Adquirir una nueva prenda debe ser visto como una inversión. “Piense en dónde quiere que termine su dinero –resalta Salazar–. Desde Fashion Revolution siempre instamos a las personas a preguntarse ‘¿quién hizo mi ropa?’. Hay que mirar la etiqueta, la procedencia, indagar sobre las marcas en Internet, hacer preguntas a los dueños, si es necesario, y aprovechar las redes sociales para interactuar con ellos. Comprar es darle un voto a la compañía”.
La forma alternativa de consumir en este momento es la segunda mano. El mercado de ropa usada está creciendo un 15% cada año, según un informe de ThredUP. “Cuando tú desechas estás generando una huella ambiental. Alargar la vida de la ropa es lo que va a contribuir sustancialmente a solucionar el problema que nos ha traído hasta aquí”, señala Ana Jiménez, country manager de GoTrendier, una de las aplicaciones de compraventa de moda de segunda que más éxito ha tenido en América Latina. Con más de dos millones de usuarios, en sus dos años de funcionamiento en Colombia, ha evitado 1.500 toneladas de emisiones de CO2.

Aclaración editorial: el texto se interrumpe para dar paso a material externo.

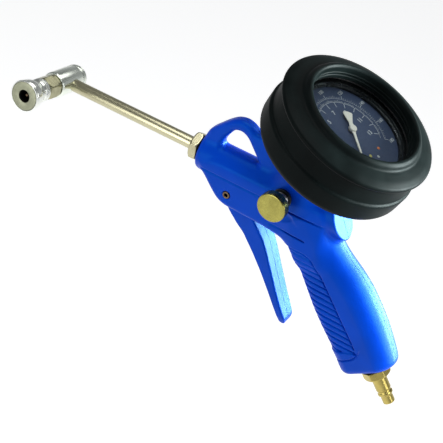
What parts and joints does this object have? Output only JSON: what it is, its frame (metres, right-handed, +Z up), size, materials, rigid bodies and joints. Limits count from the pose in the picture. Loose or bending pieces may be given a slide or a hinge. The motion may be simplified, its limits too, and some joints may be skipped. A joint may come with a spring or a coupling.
{
  "type": "portable tire inflator",
  "caption": "Pistol-shaped hand inflator with a dial gauge in a rubber boot, squeeze trigger, bleed knob, rigid side tube and a swivelling valve chuck.",
  "frame": {"origin": "the middle of the hand grip, where the hand holds the tool", "axes": "+X from the muzzle to the back of the tool along the barrel, +Z up, -Y the side of the bleed knob and of the valve chuck"},
  "size_m": [0.2879, 0.1008, 0.2045],
  "materials": {
    "moulded_blue": "moulded glass-filled plastic, satin",
    "bright_nickel": "bright nickel plate on brass",
    "satin_nickel": "satin nickel plate, slightly warm",
    "spring_steel": "drawn and turned steel",
    "brass": "turned brass",
    "black_rubber": "moulded black rubber, slight sheen",
    "seal_rubber": "black nitrile rubber",
    "black_paint": "black enamel on sheet steel",
    "clear_lens": "clear plastic window",
    "dial_paint": "slate-blue painted aluminium",
    "pointer_paint": "cream painted aluminium"
  },
  "bodies": {
    "handle": {"body": "moulded_blue", "front_insert": "brass", "tube_nut": "satin_nickel", "tube_ferrule": "brass", "nut_washer": "seal_rubber", "delivery_tube": "satin_nickel", "swivel_head": "bright_nickel", "valve_gland": "brass", "stem_seal": "seal_rubber", "valve_seat": "brass", "valve_spring": "spring_steel", "trigger_pin": "spring_steel", "inlet_insert": "brass", "inlet_seal": "seal_rubber", "inlet_plug": "brass", "bleed_bushing": "brass", "bleed_spring": "spring_steel", "gauge_boot": "black_rubber", "gauge_case": "black_paint", "gauge_bezel": "black_paint", "gauge_lens": "clear_lens", "dial_ring": "black_paint", "gauge_dial": "dial_paint", "gauge_socket": "brass", "socket_seal": "brass", "movement_frame": "brass", "movement_bridge": "brass", "bourdon_tube": "brass", "bourdon_tip": "brass"},
    "trigger": {"trigger": "moulded_blue"},
    "trigger_valve": {"valve_stem": "spring_steel", "poppet_seal": "seal_rubber"},
    "bleed": {"bleed_button": "brass", "bleed_stem": "spring_steel", "bleed_seal": "seal_rubber"},
    "sector": {"sector_gear": "brass"},
    "link": {"gauge_link": "spring_steel"},
    "needle": {"pointer": "pointer_paint", "pinion_arbor": "spring_steel"},
    "chuck": {"chuck_stem": "brass", "chuck_nose": "bright_nickel", "chuck_seal": "seal_rubber", "core_depressor": "spring_steel", "swivel_cap": "bright_nickel", "swivel_seal_inner": "seal_rubber", "swivel_seal_outer": "seal_rubber"}
  },
  "joints": [
    {"name": "trigger_squeeze", "type": "hinge", "parent": "handle", "child": "trigger", "pos_m": [-0.0935, 0, 0.044], "axis": [0, -1, 0], "range_deg": [0, 10.5], "stiffness_Nm_per_rad": 2, "springref_deg": -5.73},
    {"name": "valve_stem_push", "type": "slide", "parent": "handle", "child": "trigger_valve", "axis": [1, 0, 0], "range_m": [0, 0.0027], "deforming": ["valve_spring"]},
    {"name": "bleed_push", "type": "slide", "parent": "handle", "child": "bleed", "axis": [0, 1, 0], "range_m": [0, 0.003], "stiffness_N_per_m": 1500, "springref_m": -0.002, "deforming": ["bleed_spring"]},
    {"name": "sector_swing", "type": "hinge", "parent": "handle", "child": "sector", "pos_m": [-0.01804, 0, 0.10451], "axis": [0.3665, 0, 0.9304], "range_deg": [0, 39.14], "stiffness_Nm_per_rad": 0.02},
    {"name": "link_swing", "type": "hinge", "parent": "sector", "child": "link", "pos_m": [-0.01756, 0.009, 0.10572], "axis": [0.3665, 0, 0.9304], "range_deg": [-56.4, 0]},
    {"name": "pointer_turn", "type": "hinge", "parent": "handle", "child": "needle", "pos_m": [-0.0293, 0, 0.11959], "axis": [-0.3665, 0, -0.9304], "range_deg": [0, 274]},
    {"name": "chuck_swivel", "type": "hinge", "parent": "handle", "child": "chuck", "pos_m": [-0.2304, 0, 0.06], "axis": [0, -0.9885, 0.1513], "continuous": true}
  ],
  "couplings": [
    {"joint": "valve_stem_push", "follows": "trigger_squeeze", "m_per_rad": 0.0135},
    {"joint": "pointer_turn", "follows": "sector_swing", "ratio": 7},
    {"joint": "link_swing", "follows": "sector_swing", "ratio": -1.44}
  ]
}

Y es que la propuesta es atractiva. Tengo la posibilidad de comprar ropa a precios económicos y, a la vez, puedo vender la que ya no uso. Compro barato, vendo y recupero una parte de la inversión y, además, reduzco la huella ambiental.
“La última decisión que las personas deberían considerar sobre una prenda es tirarla a la basura. Hay muchas formas de reúso. Están las plataformas como la nuestra, pero también hay otras opciones como intercambiar ropa con las amigas, donar, regalar y hasta poner en marcha nuestra imaginación para repararla y darle otro aspecto”, concluye Jiménez.
Finalmente, debemos prestar atención a la moda nacional. Propuestas como Waliruu, dedicadas a rastrear lo que la industria está haciendo en materia de moda sostenible son muy útiles. “En Colombia apenas estamos gateando en el tema. Pero ya existen marcas que han ido más allá para conocer y responsabilizarse por toda la cadena de suministros que hay detrás; empiezan a romper con los estereotipos del sistema moda tradicional”, termina López.